Arab party suspends itself from Israeli govt over Al Aqsa clashes
Agencies | Jerusalem
The Daily Tribune – www.newsofbahrain.com
The Arab-Israeli Raam party on Sunday “suspended” its participation in the coalition government of Prime Minister Naftali Bennett, over violence centred on Jerusalem’s Al Aqsa compound.
Bennett took office last June after painstaking efforts to cobble together a coalition able to topple Israel’s longest-serving premier Benjamin Netanyahu, creating a razor-thin majority of 61 seats in the 120-seat Knesset.
But the government lost that majority earlier this month when a hard-right Knesset member quit over a government decision to authorise the distribution of leavened bread in hospitals during Passover, in line with a recent supreme court ruling reversing years of prohibition.
The coalition, a mix of left-wing, hardline Jewish nationalist and religious parties as well as Raam, has both deep ideological divides. It now has 60 seats — the same as the opposition.

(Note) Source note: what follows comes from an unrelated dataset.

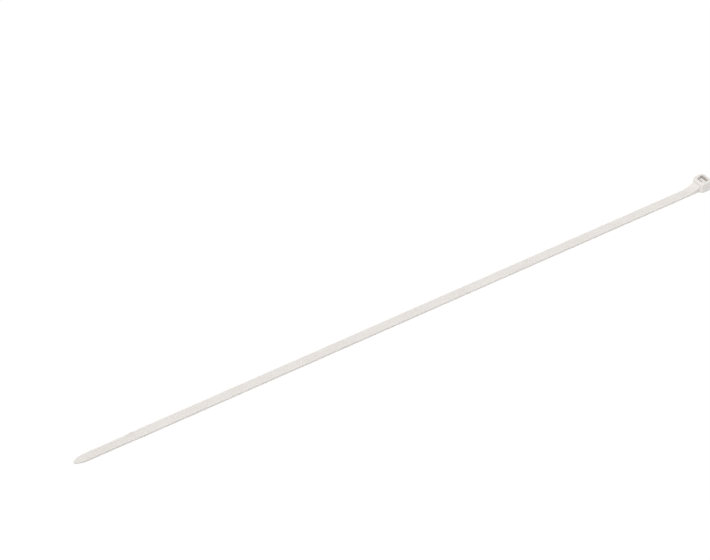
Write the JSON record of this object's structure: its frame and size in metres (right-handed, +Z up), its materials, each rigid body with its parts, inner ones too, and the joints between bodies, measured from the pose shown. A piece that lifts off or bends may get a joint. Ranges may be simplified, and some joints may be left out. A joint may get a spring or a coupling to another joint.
{
  "type": "cable tie",
  "caption": "One-piece moulded cable tie: toothed strap, pointed tail, and a head with a slot and a locking pawl.",
  "frame": {"origin": "centre of the head's slot, on the bearing face, which lies on the surface", "axes": "+X from the tail to the head's far end, +Z up through the slot in the way the strap's tail is pulled, +Y across the strap"},
  "size_m": [0.3699, 0.0082, 0.0058],
  "materials": {
    "nylon": "natural nylon, milky and slightly translucent, with the soft gloss of a moulded surface"
  },
  "bodies": {
    "root": {"cable_tie": "nylon"}
  },
  "joints": []
}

On Sunday evening, Raam — which has four seats in Bennett’s coalition — said it was “suspending” its support, two days after clashes between police and Palestinian demonstrators in Jerusalem’s Al Aqsa Mosque compound left 150 people wounded.

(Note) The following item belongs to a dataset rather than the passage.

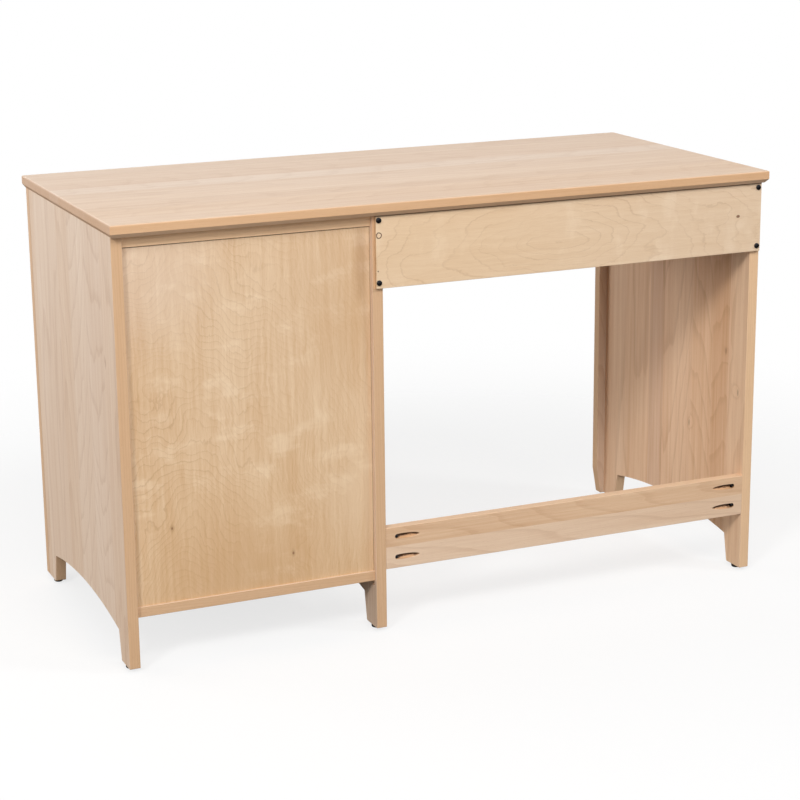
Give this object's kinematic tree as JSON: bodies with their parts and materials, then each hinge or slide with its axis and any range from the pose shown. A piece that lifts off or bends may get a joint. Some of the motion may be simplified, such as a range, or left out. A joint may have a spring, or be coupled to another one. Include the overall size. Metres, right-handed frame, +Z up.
{
  "type": "shaker sewing desk",
  "caption": "Plain wooden pedestal desk with arched side panels, inset drawers on runners, an open kneehole with a rear apron and a low stretcher.",
  "frame": {"origin": "floor point under the middle of the overall box, knobs and top overhangs included", "axes": "+Z up; the drawers and their knobs face -Y and the rear apron faces +Y; the drawer pedestal is at the +X end"},
  "size_m": [1.227, 0.5924, 0.7665],
  "materials": {
    "case_wood": "unfinished, sanded alder boards",
    "top_wood": "unfinished, sanded edge-glued planks",
    "back_plywood": "unfinished rotary-cut plywood",
    "apron_plywood": "unfinished plywood with a cathedral figure",
    "spacer_wood": "raw sawn strips",
    "drawer_wood": "unfinished drawer-side boards",
    "drawer_plywood": "unfinished thin plywood",
    "knob_wood": "unfinished, turned and sanded",
    "black_screw": "black oxide",
    "zinc_steel": "zinc plated",
    "slide_steel": "zinc plated sheet",
    "glide": "moulded black"
  },
  "bodies": {
    "case": {"apron_screws": "black_screw", "back_panel": "back_plywood", "back_top_rail": "case_wood", "cleat_kneehole": "case_wood", "cleat_partition": "case_wood", "cleat_pedestal": "case_wood", "foot_glides": "glide", "glide_nails": "zinc_steel", "kneehole_apron": "apron_plywood", "kneehole_drawer_rail": "case_wood", "kneehole_side": "case_wood", "kneehole_stile": "case_wood", "kneehole_top_rail": "case_wood", "lower_stretcher": "case_wood", "middle_stile": "case_wood", "partition": "case_wood", "pedestal_bottom": "case_wood", "pedestal_bottom_rail": "case_wood", "pedestal_rail_lower": "case_wood", "pedestal_rail_upper": "case_wood", "pedestal_side": "case_wood", "pedestal_stile": "case_wood", "pedestal_top_rail": "case_wood", "slide_cabinet_members": "slide_steel", "slide_spacers": "spacer_wood", "stretcher_screws": "zinc_steel", "tabletop": "top_wood", "top_screws": "zinc_steel"},
    "drawer_1": {"drawer_1_back": "drawer_wood", "drawer_1_bottom": "drawer_plywood", "drawer_1_front": "case_wood", "drawer_1_knob": "knob_wood", "drawer_1_knob_screw": "zinc_steel", "drawer_1_sides": "drawer_wood", "drawer_1_slide_member": "slide_steel"},
    "drawer_2": {"drawer_2_back": "drawer_wood", "drawer_2_bottom": "drawer_plywood", "drawer_2_front": "case_wood", "drawer_2_knob": "knob_wood", "drawer_2_knob_screw": "zinc_steel", "drawer_2_sides": "drawer_wood", "drawer_2_slide_member": "slide_steel"},
    "drawer_3": {"drawer_3_back": "drawer_wood", "drawer_3_bottom": "drawer_plywood", "drawer_3_front": "case_wood", "drawer_3_knob": "knob_wood", "drawer_3_knob_screw": "zinc_steel", "drawer_3_sides": "drawer_wood", "drawer_3_slide_member": "slide_steel"},
    "center_drawer": {"center_drawer_back": "drawer_wood", "center_drawer_bottom": "drawer_plywood", "center_drawer_front": "case_wood", "center_drawer_knob": "knob_wood", "center_drawer_knob_screw": "zinc_steel", "center_drawer_sides": "drawer_wood", "center_drawer_slide_member": "slide_steel"},
    "drawer_1_slide_middles": {"drawer_1_slide_middle": "slide_steel"},
    "drawer_2_slide_middles": {"drawer_2_slide_middle": "slide_steel"},
    "drawer_3_slide_middles": {"drawer_3_slide_middle": "slide_steel"},
    "center_drawer_slide_middles": {"center_drawer_slide_middle": "slide_steel"}
  },
  "joints": [
    {"name": "drawer_1_pull", "type": "slide", "parent": "case", "child": "drawer_1", "axis": [0, -1, 0], "range_m": [0, 0.457]},
    {"name": "drawer_1_slide_run", "type": "slide", "parent": "case", "child": "drawer_1_slide_middles", "axis": [0, -1, 0], "range_m": [0, 0.2285]},
    {"name": "drawer_2_pull", "type": "slide", "parent": "case", "child": "drawer_2", "axis": [0, -1, 0], "range_m": [0, 0.457]},
    {"name": "drawer_2_slide_run", "type": "slide", "parent": "case", "child": "drawer_2_slide_middles", "axis": [0, -1, 0], "range_m": [0, 0.2285]},
    {"name": "drawer_3_pull", "type": "slide", "parent": "case", "child": "drawer_3", "axis": [0, -1, 0], "range_m": [0, 0.457]},
    {"name": "drawer_3_slide_run", "type": "slide", "parent": "case", "child": "drawer_3_slide_middles", "axis": [0, -1, 0], "range_m": [0, 0.2285]},
    {"name": "center_drawer_pull", "type": "slide", "parent": "case", "child": "center_drawer", "axis": [0, -1, 0], "range_m": [0, 0.457]},
    {"name": "center_drawer_slide_run", "type": "slide", "parent": "case", "child": "center_drawer_slide_middles", "axis": [0, -1, 0], "range_m": [0, 0.2285]}
  ],
  "couplings": [
    {"joint": "drawer_1_slide_run", "follows": "drawer_1_pull", "ratio": 0.5},
    {"joint": "drawer_2_slide_run", "follows": "drawer_2_pull", "ratio": 0.5},
    {"joint": "drawer_3_slide_run", "follows": "drawer_3_pull", "ratio": 0.5},
    {"joint": "center_drawer_slide_run", "follows": "center_drawer_pull", "ratio": 0.5}
  ]
}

“If the government continues its steps against the people of Jerusalem... we will resign as a bloc,” it said in a statement.

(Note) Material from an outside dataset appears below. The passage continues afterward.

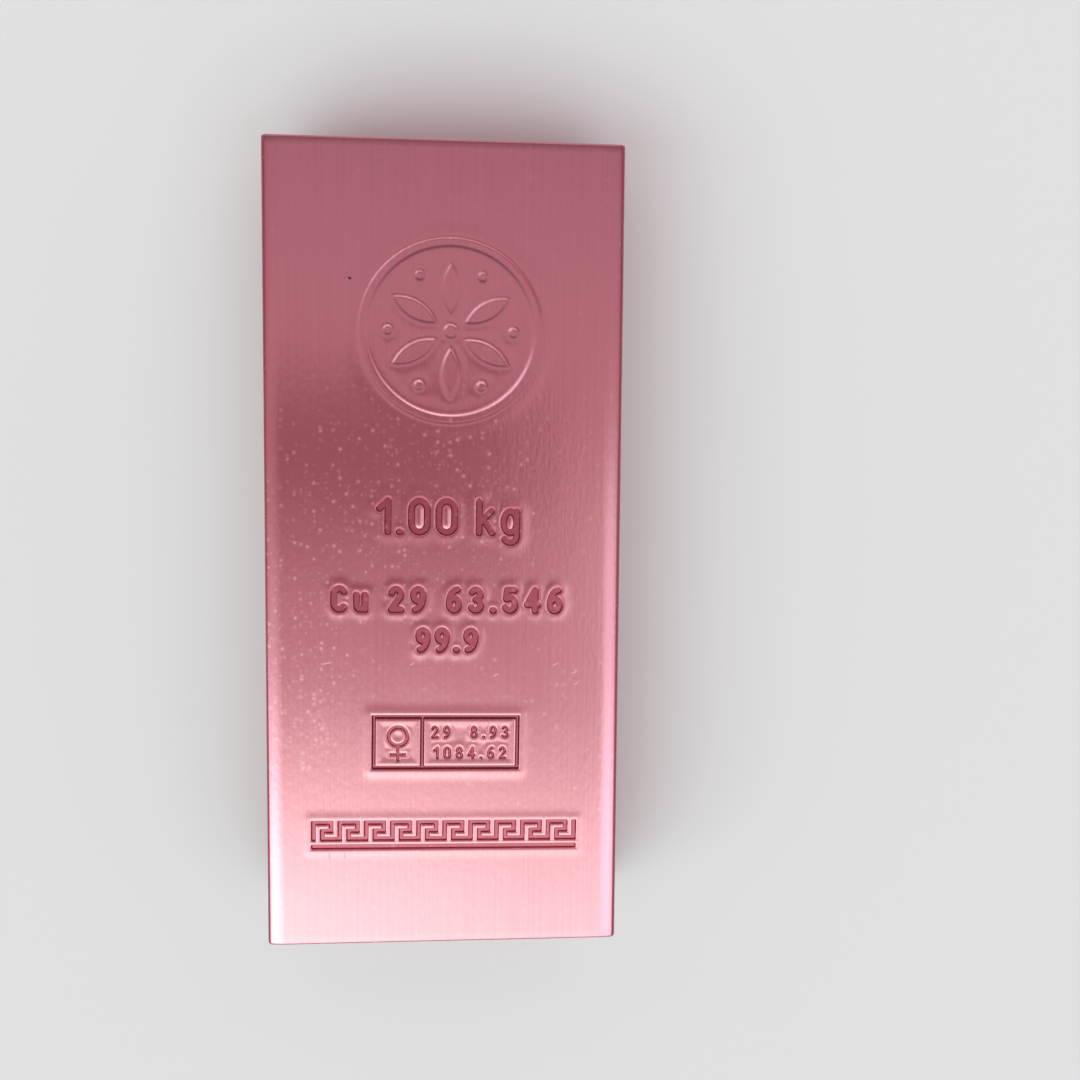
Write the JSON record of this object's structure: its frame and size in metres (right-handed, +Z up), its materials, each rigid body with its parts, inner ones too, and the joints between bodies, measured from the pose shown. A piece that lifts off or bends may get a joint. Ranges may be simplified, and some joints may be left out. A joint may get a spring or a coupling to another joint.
{
  "type": "copper ingot",
  "caption": "Flat rectangular copper bar with eased long edges, square sawn ends and ornament struck into its upper face.",
  "frame": {"origin": "middle of the face that the bar lies on", "axes": "+X across the bar, +Y along it towards the ringed rosette, +Z up out of the struck face"},
  "size_m": [0.05, 0.1134, 0.0198],
  "materials": {
    "copper": "satin drawn copper"
  },
  "bodies": {
    "root": {"ingot": "copper"}
  },
  "joints": []
}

The party’s withdrawal from Bennett’s administration will not immediately impact the government, as the Knesset is in recess until March 5.
Sources told AFP that Bennett would seek to calm the situation.
Bennett’s coalition can rule with 60 seats, although with difficulty in passing new legislation.
But if another member leaves the coalition, the Knesset could hold a vote of no confidence and lead Israel back to the polls for a fifth parliamentary election in four years.